Output only the lines running from the line bearing "imported = [obj" through the line bearing "bpy.data.objects.remove(obj)", character for character.
## BEGIN
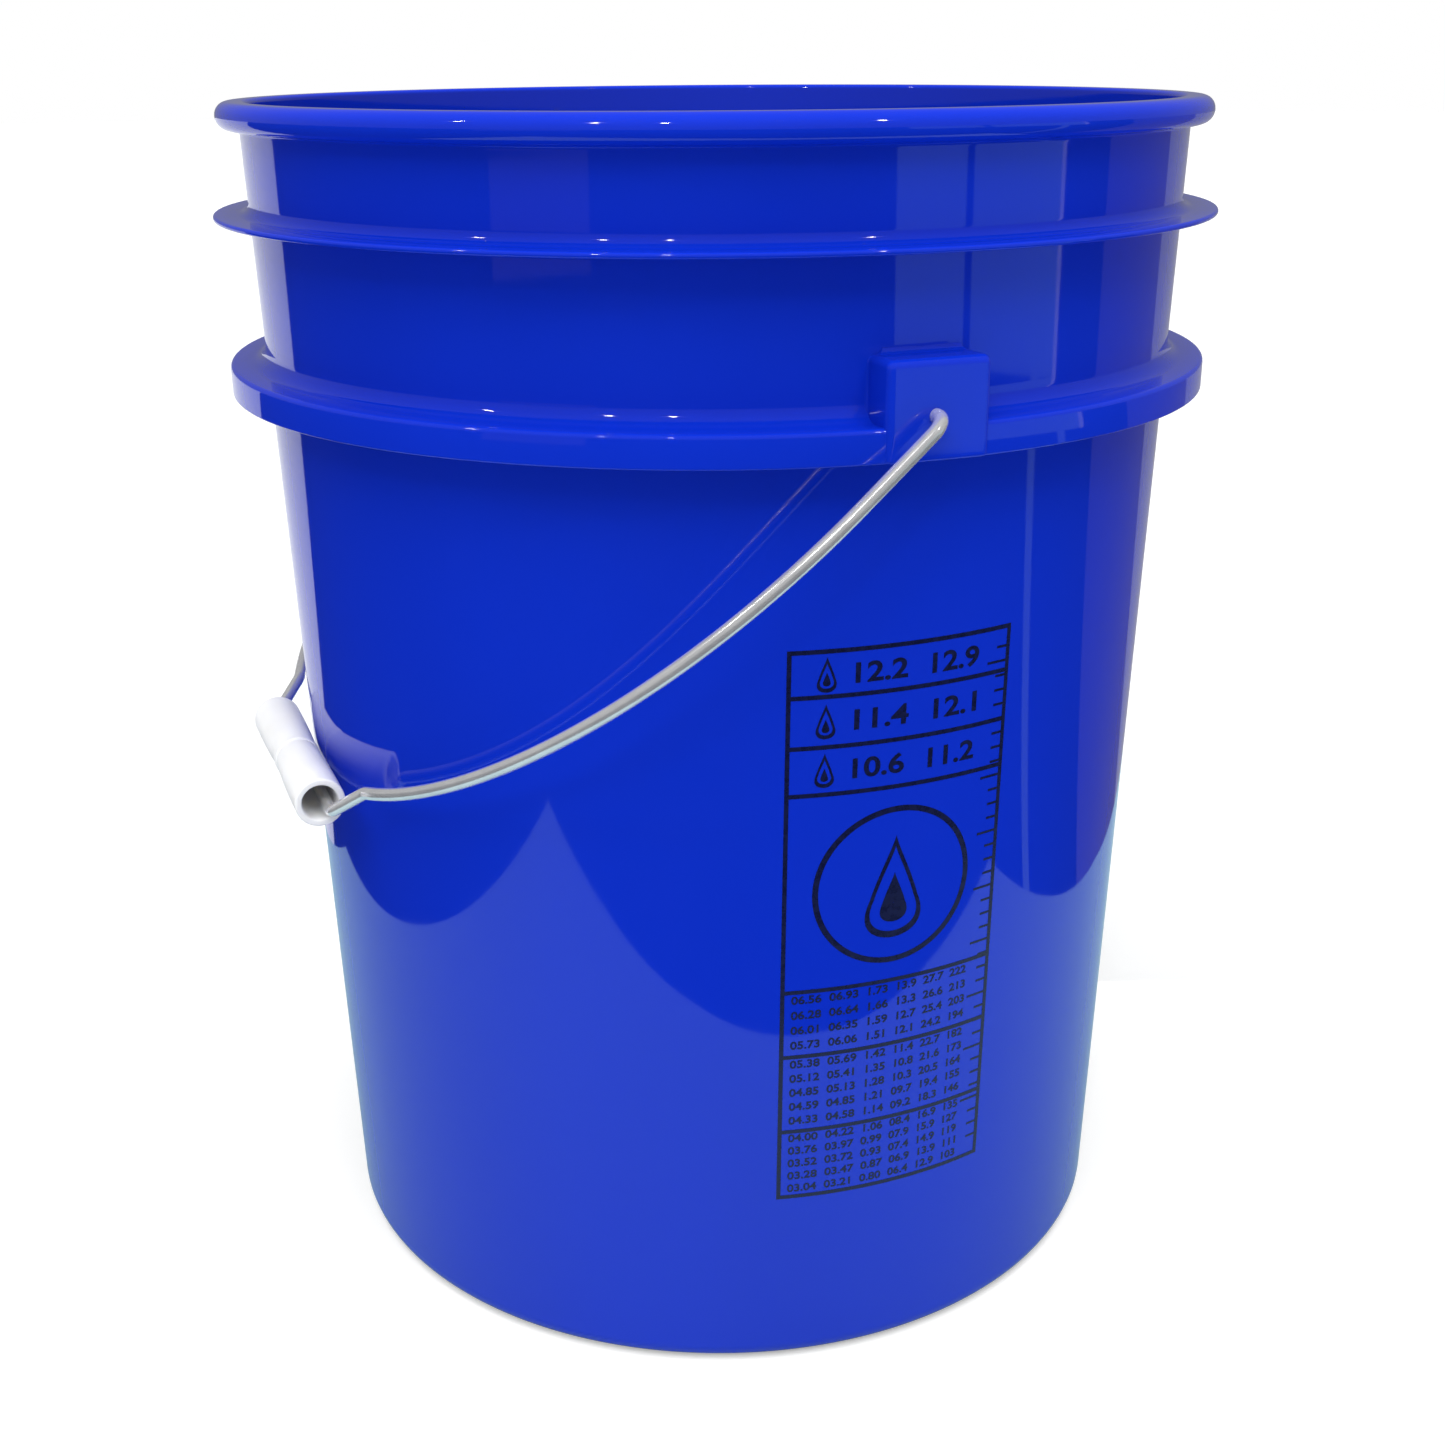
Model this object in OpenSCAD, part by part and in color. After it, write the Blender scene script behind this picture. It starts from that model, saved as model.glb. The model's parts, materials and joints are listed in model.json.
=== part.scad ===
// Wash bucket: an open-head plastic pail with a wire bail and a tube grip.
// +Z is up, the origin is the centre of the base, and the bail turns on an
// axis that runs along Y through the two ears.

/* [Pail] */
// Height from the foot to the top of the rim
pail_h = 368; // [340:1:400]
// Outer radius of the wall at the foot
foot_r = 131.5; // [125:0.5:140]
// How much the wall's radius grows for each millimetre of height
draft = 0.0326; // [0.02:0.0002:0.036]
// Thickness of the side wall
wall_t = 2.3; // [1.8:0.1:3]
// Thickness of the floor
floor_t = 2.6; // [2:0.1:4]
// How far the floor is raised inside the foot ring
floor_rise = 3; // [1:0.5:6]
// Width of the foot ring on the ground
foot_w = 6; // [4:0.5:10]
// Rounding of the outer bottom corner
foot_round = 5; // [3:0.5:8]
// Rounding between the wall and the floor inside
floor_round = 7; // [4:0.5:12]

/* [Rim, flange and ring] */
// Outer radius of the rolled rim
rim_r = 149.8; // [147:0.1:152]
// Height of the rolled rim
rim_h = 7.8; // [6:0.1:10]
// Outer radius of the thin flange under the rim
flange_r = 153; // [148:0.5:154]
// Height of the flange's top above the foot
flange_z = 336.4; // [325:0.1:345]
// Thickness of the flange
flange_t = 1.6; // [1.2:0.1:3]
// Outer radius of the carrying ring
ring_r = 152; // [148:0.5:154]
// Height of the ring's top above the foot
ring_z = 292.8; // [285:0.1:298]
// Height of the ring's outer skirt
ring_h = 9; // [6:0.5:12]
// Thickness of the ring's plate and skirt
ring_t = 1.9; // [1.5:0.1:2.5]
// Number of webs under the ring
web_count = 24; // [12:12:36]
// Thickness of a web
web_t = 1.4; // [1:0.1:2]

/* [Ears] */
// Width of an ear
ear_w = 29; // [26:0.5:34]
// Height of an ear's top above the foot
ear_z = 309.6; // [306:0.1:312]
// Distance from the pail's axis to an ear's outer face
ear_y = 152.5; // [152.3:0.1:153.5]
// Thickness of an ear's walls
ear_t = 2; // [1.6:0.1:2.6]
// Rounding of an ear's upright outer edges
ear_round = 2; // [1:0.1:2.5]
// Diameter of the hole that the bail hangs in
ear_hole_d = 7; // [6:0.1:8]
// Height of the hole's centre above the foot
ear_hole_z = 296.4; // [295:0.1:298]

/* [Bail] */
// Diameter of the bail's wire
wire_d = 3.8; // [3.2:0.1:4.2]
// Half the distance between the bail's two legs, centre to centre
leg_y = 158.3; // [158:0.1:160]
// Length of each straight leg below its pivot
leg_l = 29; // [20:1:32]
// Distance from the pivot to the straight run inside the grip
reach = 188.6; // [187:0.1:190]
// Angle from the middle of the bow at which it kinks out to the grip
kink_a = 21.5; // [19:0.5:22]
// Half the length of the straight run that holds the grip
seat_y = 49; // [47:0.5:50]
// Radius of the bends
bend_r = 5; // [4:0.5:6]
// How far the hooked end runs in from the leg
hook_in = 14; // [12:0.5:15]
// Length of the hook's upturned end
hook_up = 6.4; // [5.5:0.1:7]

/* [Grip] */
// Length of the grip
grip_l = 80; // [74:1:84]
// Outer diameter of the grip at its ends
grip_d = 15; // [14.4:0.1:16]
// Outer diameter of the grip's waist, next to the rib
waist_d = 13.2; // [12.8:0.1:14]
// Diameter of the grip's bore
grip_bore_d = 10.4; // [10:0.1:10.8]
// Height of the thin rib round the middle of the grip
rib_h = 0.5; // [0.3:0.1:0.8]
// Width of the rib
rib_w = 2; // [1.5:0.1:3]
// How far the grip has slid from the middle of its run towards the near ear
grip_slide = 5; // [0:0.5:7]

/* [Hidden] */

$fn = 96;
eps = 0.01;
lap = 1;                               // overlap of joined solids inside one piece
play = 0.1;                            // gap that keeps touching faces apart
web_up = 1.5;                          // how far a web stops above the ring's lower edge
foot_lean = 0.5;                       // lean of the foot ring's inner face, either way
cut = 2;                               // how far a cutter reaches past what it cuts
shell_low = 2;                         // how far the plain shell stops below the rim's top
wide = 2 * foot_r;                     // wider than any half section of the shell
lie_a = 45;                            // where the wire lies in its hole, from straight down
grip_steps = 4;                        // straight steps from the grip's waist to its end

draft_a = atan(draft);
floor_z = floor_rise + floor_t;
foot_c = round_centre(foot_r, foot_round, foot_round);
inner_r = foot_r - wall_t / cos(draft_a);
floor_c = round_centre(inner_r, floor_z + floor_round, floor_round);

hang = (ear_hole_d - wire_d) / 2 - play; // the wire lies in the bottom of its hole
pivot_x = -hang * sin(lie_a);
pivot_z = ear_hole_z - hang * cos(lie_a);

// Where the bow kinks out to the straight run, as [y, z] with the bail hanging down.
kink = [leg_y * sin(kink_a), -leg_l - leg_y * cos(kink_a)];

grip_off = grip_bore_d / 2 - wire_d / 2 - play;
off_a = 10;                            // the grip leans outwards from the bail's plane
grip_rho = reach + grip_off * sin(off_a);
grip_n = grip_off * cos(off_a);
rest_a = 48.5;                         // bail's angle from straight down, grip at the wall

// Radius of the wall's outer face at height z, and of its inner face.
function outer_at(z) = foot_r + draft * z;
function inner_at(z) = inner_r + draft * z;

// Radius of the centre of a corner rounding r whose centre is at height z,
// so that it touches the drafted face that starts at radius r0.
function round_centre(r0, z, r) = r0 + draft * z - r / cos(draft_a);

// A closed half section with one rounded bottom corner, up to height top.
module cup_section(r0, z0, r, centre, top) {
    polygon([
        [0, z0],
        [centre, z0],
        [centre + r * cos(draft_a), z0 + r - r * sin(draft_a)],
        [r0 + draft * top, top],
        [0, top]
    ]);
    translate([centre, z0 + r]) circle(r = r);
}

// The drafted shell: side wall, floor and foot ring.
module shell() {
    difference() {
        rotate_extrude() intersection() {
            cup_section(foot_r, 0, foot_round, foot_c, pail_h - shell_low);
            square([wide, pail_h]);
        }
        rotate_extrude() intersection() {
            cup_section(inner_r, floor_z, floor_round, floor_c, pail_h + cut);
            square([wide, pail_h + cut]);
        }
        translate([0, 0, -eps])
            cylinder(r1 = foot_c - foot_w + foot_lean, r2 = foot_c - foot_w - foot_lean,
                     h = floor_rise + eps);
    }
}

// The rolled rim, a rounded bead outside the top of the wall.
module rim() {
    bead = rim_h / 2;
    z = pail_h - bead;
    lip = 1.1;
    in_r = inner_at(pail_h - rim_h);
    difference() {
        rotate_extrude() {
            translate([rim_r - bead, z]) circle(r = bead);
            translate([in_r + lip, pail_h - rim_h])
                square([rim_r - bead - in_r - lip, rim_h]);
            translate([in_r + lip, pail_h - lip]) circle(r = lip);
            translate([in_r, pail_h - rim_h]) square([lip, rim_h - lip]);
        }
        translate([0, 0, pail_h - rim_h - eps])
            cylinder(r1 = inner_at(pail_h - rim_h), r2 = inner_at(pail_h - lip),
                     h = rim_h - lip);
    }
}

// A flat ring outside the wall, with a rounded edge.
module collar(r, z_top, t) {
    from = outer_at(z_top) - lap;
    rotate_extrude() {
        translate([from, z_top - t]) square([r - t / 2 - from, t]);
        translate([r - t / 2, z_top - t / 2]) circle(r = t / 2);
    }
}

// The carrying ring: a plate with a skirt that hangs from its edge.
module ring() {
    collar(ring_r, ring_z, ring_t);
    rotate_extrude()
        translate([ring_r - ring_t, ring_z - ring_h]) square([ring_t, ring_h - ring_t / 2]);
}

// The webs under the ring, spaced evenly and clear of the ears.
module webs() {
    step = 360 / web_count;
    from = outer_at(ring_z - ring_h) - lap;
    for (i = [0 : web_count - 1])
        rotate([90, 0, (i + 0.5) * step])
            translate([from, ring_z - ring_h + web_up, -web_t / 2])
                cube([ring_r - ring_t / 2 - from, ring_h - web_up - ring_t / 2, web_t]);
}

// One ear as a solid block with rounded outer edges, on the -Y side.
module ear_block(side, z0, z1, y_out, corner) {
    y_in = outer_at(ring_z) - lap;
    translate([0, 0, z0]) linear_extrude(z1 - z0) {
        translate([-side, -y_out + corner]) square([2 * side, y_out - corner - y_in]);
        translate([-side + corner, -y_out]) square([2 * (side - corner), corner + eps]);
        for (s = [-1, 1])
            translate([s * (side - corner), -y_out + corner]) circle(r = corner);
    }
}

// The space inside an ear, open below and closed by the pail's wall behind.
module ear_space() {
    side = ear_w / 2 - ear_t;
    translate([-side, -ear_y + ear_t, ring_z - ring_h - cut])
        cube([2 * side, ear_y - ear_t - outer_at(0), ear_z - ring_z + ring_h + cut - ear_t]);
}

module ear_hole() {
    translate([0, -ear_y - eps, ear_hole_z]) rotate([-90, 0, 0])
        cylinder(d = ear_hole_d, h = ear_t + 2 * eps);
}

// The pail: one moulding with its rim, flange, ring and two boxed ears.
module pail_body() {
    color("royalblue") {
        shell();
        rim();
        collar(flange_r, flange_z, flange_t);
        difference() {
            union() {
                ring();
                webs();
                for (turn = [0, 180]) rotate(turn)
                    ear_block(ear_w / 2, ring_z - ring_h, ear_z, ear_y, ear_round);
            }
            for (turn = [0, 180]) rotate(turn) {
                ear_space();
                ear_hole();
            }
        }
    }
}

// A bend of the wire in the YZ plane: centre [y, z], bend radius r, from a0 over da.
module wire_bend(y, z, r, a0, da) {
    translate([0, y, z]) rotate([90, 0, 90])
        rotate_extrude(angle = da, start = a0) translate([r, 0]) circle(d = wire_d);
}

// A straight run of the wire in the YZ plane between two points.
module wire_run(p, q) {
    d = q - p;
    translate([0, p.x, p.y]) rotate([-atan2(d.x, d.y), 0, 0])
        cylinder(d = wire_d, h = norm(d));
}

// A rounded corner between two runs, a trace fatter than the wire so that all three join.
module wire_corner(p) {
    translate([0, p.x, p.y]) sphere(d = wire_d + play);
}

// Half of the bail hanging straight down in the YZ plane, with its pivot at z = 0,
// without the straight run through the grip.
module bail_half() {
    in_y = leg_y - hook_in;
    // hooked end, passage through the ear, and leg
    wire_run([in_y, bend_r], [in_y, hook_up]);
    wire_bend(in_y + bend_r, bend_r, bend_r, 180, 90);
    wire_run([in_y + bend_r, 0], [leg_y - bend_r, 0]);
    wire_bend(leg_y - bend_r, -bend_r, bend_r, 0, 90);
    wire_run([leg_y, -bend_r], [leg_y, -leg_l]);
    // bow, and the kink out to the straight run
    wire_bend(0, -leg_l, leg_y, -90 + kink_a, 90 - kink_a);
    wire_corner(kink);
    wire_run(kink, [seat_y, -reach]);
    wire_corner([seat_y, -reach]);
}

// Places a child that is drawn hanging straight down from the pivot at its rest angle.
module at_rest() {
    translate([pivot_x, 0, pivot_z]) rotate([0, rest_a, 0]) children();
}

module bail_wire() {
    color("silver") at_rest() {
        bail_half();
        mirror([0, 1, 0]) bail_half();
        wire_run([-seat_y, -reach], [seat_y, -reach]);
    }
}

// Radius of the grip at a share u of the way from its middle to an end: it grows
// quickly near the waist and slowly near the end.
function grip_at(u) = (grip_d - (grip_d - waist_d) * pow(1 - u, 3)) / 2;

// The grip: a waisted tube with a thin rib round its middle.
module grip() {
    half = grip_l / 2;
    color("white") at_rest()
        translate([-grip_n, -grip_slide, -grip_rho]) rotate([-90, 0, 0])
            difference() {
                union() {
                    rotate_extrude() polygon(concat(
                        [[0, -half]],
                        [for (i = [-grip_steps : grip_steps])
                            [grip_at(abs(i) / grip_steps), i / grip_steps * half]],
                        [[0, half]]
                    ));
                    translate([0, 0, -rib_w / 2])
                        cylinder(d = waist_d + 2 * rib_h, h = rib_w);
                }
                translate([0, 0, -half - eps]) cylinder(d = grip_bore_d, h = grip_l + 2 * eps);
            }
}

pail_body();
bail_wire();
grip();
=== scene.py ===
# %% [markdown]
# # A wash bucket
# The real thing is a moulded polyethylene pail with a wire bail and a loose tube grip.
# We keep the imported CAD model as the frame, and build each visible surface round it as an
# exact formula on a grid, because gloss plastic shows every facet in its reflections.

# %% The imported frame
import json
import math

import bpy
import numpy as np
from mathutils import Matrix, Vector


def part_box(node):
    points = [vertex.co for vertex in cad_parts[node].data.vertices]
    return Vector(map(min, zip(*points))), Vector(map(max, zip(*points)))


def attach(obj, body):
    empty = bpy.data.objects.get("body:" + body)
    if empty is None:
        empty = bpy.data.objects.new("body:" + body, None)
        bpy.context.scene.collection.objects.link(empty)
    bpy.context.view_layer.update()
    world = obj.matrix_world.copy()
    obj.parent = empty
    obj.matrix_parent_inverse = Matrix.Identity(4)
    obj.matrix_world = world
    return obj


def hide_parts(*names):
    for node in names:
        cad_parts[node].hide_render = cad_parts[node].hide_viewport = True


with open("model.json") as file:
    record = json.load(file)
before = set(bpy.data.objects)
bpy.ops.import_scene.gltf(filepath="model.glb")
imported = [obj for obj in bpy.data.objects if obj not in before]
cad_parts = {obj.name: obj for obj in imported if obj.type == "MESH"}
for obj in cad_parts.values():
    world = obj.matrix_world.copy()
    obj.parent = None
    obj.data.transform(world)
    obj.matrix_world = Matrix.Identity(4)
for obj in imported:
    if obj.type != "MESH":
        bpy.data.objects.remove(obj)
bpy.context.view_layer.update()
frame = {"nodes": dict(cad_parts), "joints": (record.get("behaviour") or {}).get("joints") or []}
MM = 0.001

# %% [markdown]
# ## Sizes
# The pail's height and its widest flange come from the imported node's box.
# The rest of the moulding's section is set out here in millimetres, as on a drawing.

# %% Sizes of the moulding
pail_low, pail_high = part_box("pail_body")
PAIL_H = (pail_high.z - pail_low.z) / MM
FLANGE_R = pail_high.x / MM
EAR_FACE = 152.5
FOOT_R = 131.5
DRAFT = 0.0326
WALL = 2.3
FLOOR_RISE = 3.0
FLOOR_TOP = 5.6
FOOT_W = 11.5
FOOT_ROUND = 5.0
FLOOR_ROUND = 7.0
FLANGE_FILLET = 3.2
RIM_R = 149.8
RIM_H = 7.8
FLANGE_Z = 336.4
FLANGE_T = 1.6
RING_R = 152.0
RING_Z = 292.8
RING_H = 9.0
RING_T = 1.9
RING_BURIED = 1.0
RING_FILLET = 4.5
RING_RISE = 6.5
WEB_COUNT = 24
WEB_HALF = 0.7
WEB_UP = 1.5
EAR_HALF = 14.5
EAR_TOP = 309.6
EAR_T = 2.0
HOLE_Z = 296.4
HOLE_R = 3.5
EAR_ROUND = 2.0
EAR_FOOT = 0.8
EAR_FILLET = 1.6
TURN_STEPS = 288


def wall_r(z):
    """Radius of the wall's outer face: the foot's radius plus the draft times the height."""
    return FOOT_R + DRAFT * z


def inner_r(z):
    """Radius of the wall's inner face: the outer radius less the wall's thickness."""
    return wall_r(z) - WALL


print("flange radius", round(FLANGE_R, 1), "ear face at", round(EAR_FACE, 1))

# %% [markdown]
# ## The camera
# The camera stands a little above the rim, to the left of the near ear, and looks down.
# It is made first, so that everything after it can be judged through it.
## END
--- Exercise response ---
imported = [obj for obj in bpy.data.objects if obj not in before]
cad_parts = {obj.name: obj for obj in imported if obj.type == "MESH"}
for obj in cad_parts.values():
    world = obj.matrix_world.copy()
    obj.parent = None
    obj.data.transform(world)
    obj.matrix_world = Matrix.Identity(4)
for obj in imported:
    if obj.type != "MESH":
        bpy.data.objects.remove(obj)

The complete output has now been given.